Your task is to copy the material exactly.
** start of Source data **
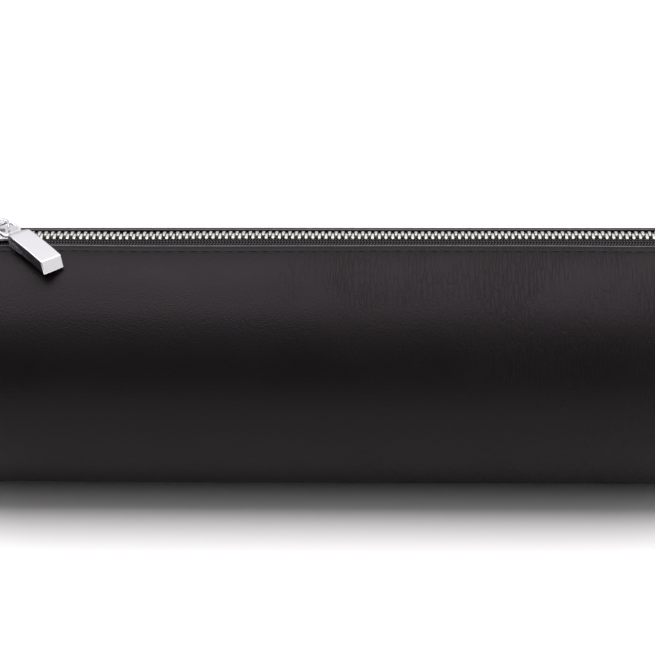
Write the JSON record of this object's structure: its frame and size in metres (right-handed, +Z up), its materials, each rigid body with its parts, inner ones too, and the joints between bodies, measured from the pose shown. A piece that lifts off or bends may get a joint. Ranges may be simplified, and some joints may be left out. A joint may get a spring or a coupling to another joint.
{
  "type": "pen_case",
  "caption": "Black leather barrel pen case lying on its side, closed by a nickel metal zip along the top with a heavy chrome bar pull",
  "frame": {"origin": "under the middle of the case, on the surface that it lies on", "axes": "+X along the case, away from the end where the closed zip's slider is; +Z up through the zip; the front faces -Y"},
  "size_m": [0.21, 0.07, 0.0768],
  "materials": {
    "leather": "smooth satin black calf with fine creases",
    "board": "leather board",
    "lining": "brushed dark grey cloth",
    "zip_tape": "black woven tape",
    "thread": "black twisted thread",
    "zip_metal": "nickel plated teeth",
    "chrome": "polished plating",
    "spring_steel": "spring steel"
  },
  "bodies": {
    "case": {"body_leather": "leather", "body_stiffener": "board", "body_lining": "lining", "left_end_leather": "leather", "left_end_stiffener": "board", "left_end_lining": "lining", "left_seam_binding": "zip_tape", "right_end_leather": "leather", "right_end_stiffener": "board", "right_end_lining": "lining", "right_seam_binding": "zip_tape", "front_top_stop": "zip_metal", "back_top_stop": "zip_metal", "bottom_stop": "zip_metal"},
    "front_lip": {"front_zip_tape": "zip_tape", "front_zip_teeth": "zip_metal"},
    "back_lip": {"back_zip_tape": "zip_tape", "back_zip_teeth": "zip_metal"},
    "slider": {"slider_body": "chrome", "slider_crown": "chrome"},
    "lock": {"lock_spring": "spring_steel"},
    "pull": {"pull_bar": "chrome"}
  },
  "joints": [
    {"name": "slider_slide", "type": "slide", "parent": "case", "child": "slider", "axis": [1, 0, 0], "range_m": [0, 0.18]},
    {"name": "front_lip_open", "type": "slide", "parent": "case", "child": "front_lip", "axis": [0, -1, 0], "range_m": [0, 0.0126], "deforming": ["front_zip_tape", "front_zip_teeth"]},
    {"name": "back_lip_open", "type": "slide", "parent": "case", "child": "back_lip", "axis": [0, 1, 0], "range_m": [0, 0.0126], "deforming": ["back_zip_tape", "back_zip_teeth"]},
    {"name": "pull_lift", "type": "hinge", "parent": "slider", "child": "pull", "pos_m": [-0.09, 0, 0.0753], "axis": [-0.6947, -0.7193, 0], "range_deg": [0, 140]},
    {"name": "lock_lift", "type": "slide", "parent": "slider", "child": "lock", "axis": [0, 0, 1], "range_m": [0, 0.0005]}
  ],
  "couplings": [
    {"joint": "front_lip_open", "follows": "slider_slide", "ratio": 0.07},
    {"joint": "back_lip_open", "follows": "slider_slide", "ratio": 0.07},
    {"joint": "lock_lift", "follows": "pull_lift", "m_per_rad": 0.0002}
  ]
}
** end of Source data **
**Answer to the task:**
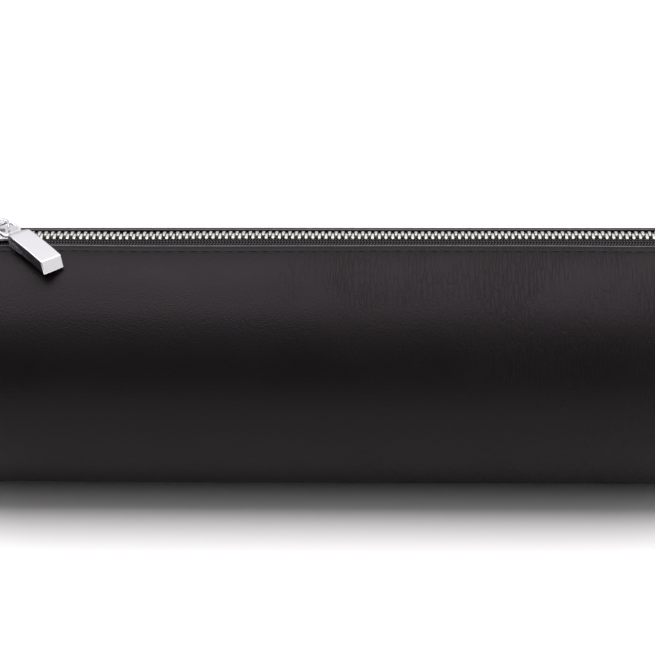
Write the JSON record of this object's structure: its frame and size in metres (right-handed, +Z up), its materials, each rigid body with its parts, inner ones too, and the joints between bodies, measured from the pose shown. A piece that lifts off or bends may get a joint. Ranges may be simplified, and some joints may be left out. A joint may get a spring or a coupling to another joint.
{
  "type": "pen_case",
  "caption": "Black leather barrel pen case lying on its side, closed by a nickel metal zip along the top with a heavy chrome bar pull",
  "frame": {"origin": "under the middle of the case, on the surface that it lies on", "axes": "+X along the case, away from the end where the closed zip's slider is; +Z up through the zip; the front faces -Y"},
  "size_m": [0.21, 0.07, 0.0768],
  "materials": {
    "leather": "smooth satin black calf with fine creases",
    "board": "leather board",
    "lining": "brushed dark grey cloth",
    "zip_tape": "black woven tape",
    "thread": "black twisted thread",
    "zip_metal": "nickel plated teeth",
    "chrome": "polished plating",
    "spring_steel": "spring steel"
  },
  "bodies": {
    "case": {"body_leather": "leather", "body_stiffener": "board", "body_lining": "lining", "left_end_leather": "leather", "left_end_stiffener": "board", "left_end_lining": "lining", "left_seam_binding": "zip_tape", "right_end_leather": "leather", "right_end_stiffener": "board", "right_end_lining": "lining", "right_seam_binding": "zip_tape", "front_top_stop": "zip_metal", "back_top_stop": "zip_metal", "bottom_stop": "zip_metal"},
    "front_lip": {"front_zip_tape": "zip_tape", "front_zip_teeth": "zip_metal"},
    "back_lip": {"back_zip_tape": "zip_tape", "back_zip_teeth": "zip_metal"},
    "slider": {"slider_body": "chrome", "slider_crown": "chrome"},
    "lock": {"lock_spring": "spring_steel"},
    "pull": {"pull_bar": "chrome"}
  },
  "joints": [
    {"name": "slider_slide", "type": "slide", "parent": "case", "child": "slider", "axis": [1, 0, 0], "range_m": [0, 0.18]},
    {"name": "front_lip_open", "type": "slide", "parent": "case", "child": "front_lip", "axis": [0, -1, 0], "range_m": [0, 0.0126], "deforming": ["front_zip_tape", "front_zip_teeth"]},
    {"name": "back_lip_open", "type": "slide", "parent": "case", "child": "back_lip", "axis": [0, 1, 0], "range_m": [0, 0.0126], "deforming": ["back_zip_tape", "back_zip_teeth"]},
    {"name": "pull_lift", "type": "hinge", "parent": "slider", "child": "pull", "pos_m": [-0.09, 0, 0.0753], "axis": [-0.6947, -0.7193, 0], "range_deg": [0, 140]},
    {"name": "lock_lift", "type": "slide", "parent": "slider", "child": "lock", "axis": [0, 0, 1], "range_m": [0, 0.0005]}
  ],
  "couplings": [
    {"joint": "front_lip_open", "follows": "slider_slide", "ratio": 0.07},
    {"joint": "back_lip_open", "follows": "slider_slide", "ratio": 0.07},
    {"joint": "lock_lift", "follows": "pull_lift", "m_per_rad": 0.0002}
  ]
}